Knowledge exchange workshop Production studies & elite Interview

In the latter workshop the most discussed issues where the ethics of interviewing and the question of getting access to informants.

The experience of trying to get an interview might tell you a bigger story than what the interview would have told you.

In her research, Janet McCabe has encountered shut doors at the industry, particularly when companies became very protective of their product and brand. However, she sees a positive side to the cases in which researchers are denied access: “The experience of trying to get an interview might tell you a bigger story than what the interview would have told you.”

Following from this Jeanette Steemers points to the “interview fetish” in the research field. “Some interviews”, she argues, “are not worth doing”, particularly when they emerge from a tightly controlled environment. Also, she stresses: “You cannot just rely on interviews alone. Sometimes it is just background information.”

Concerning the question of research ethics Eva Novrup Redvall recommends cross-checking quotes with interviewees at the stage of publication, not least because some publishers require this. But the experts agree that this does not mean one should send entire articles or transcripts.

What we take home

Sometimes the small picture is much sharper than the big picture.

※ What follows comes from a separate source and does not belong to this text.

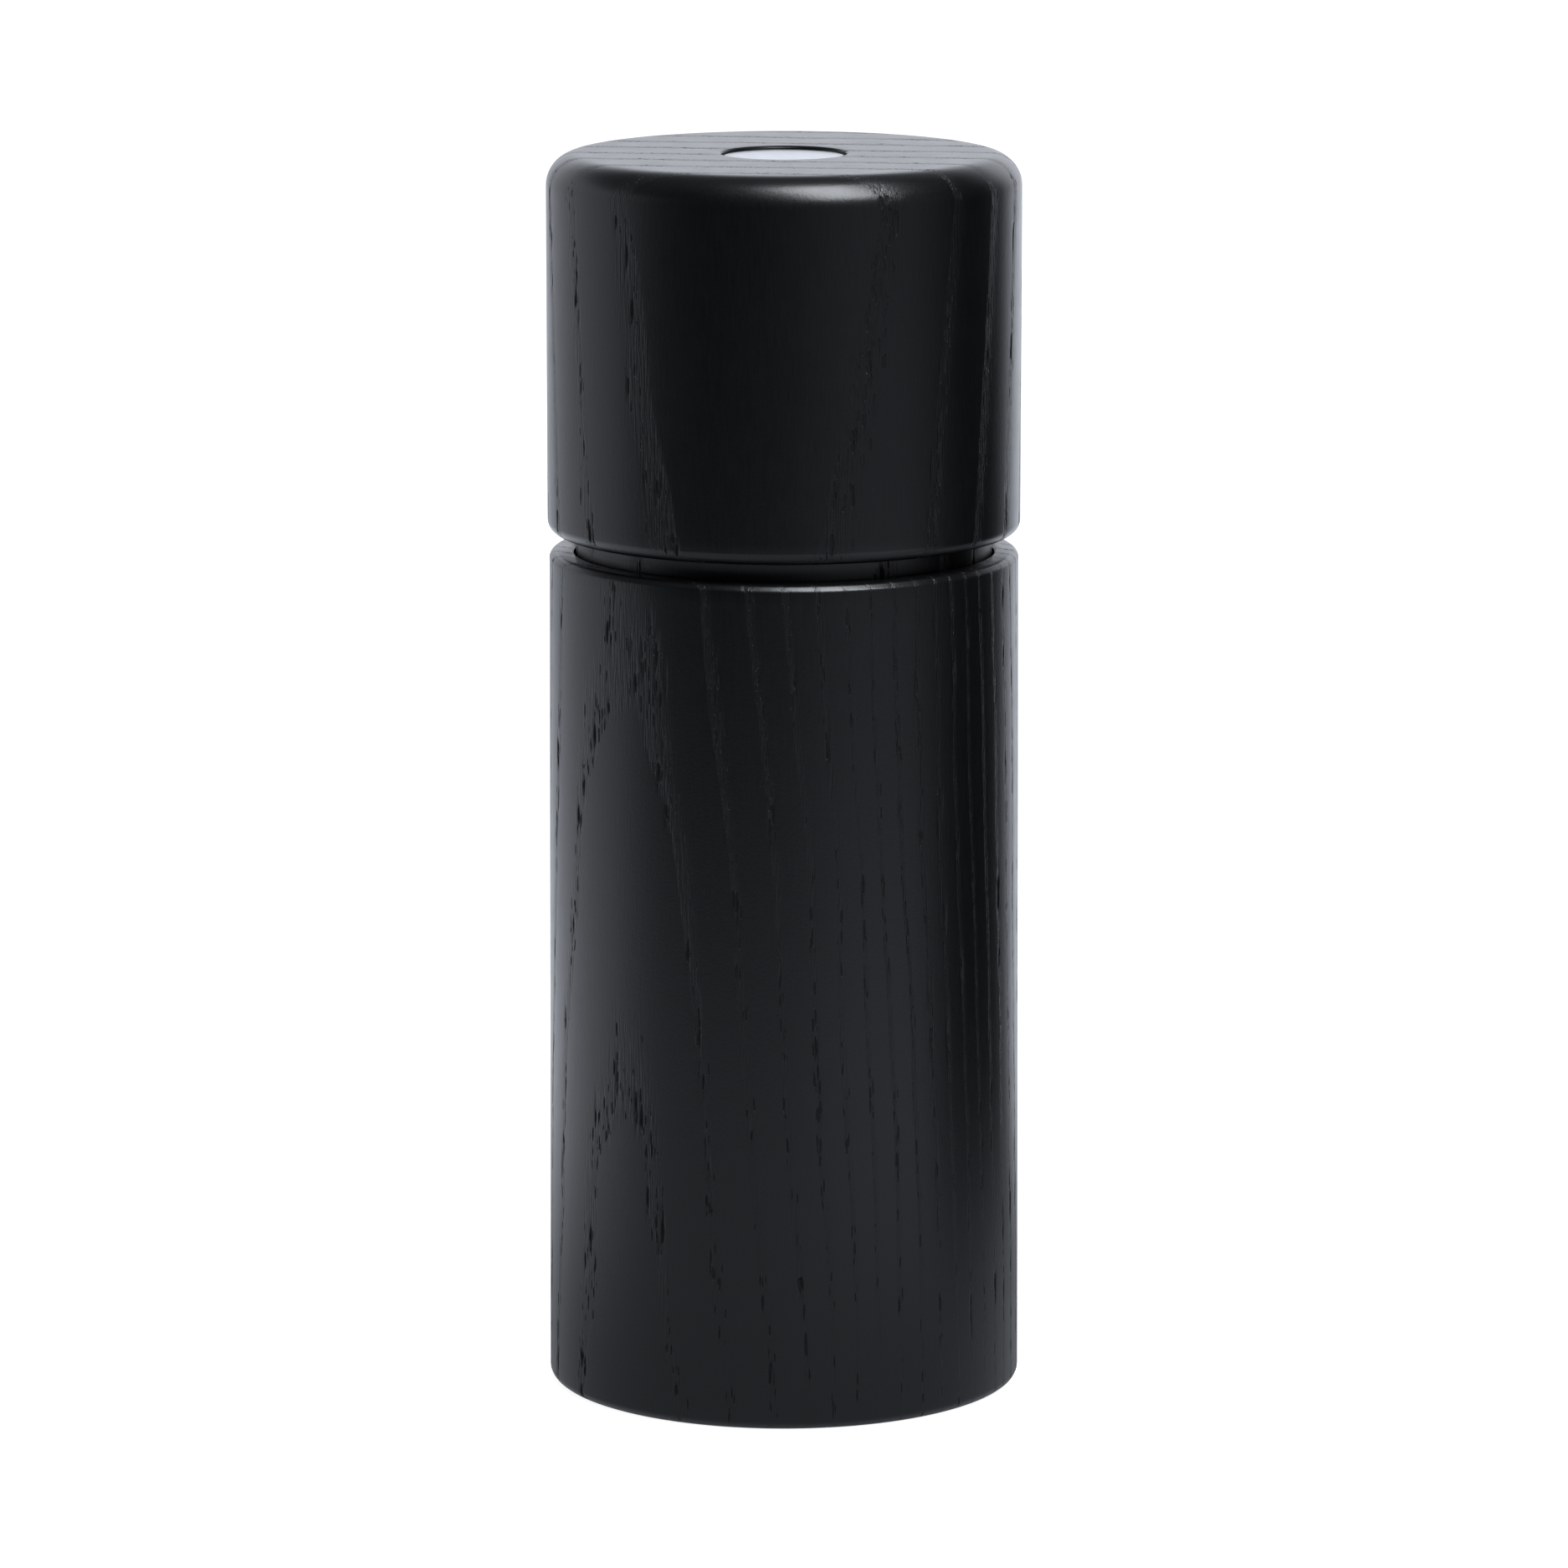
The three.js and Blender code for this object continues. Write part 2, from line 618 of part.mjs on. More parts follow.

The feedback sessions provided each student with concrete tips and ideas about how to improve their research, but the gain goes further. Looking critically at the structures and arguments of others’ work also helps to develop a criticality towards one’s own writings. Also, the day has opened up another new context: the impact of digitalization on the phenomena we have studied and it has again increased the complexity of the tensions and interrelations between the national and the transnational. The image, therefore, appears to be ever expanding - both in reach and in depth. But while we aim for that bigger picture, it might be helpful to keep Lothar Mikos’ advice in mind: “Sometimes the small picture is much sharper than the big picture.”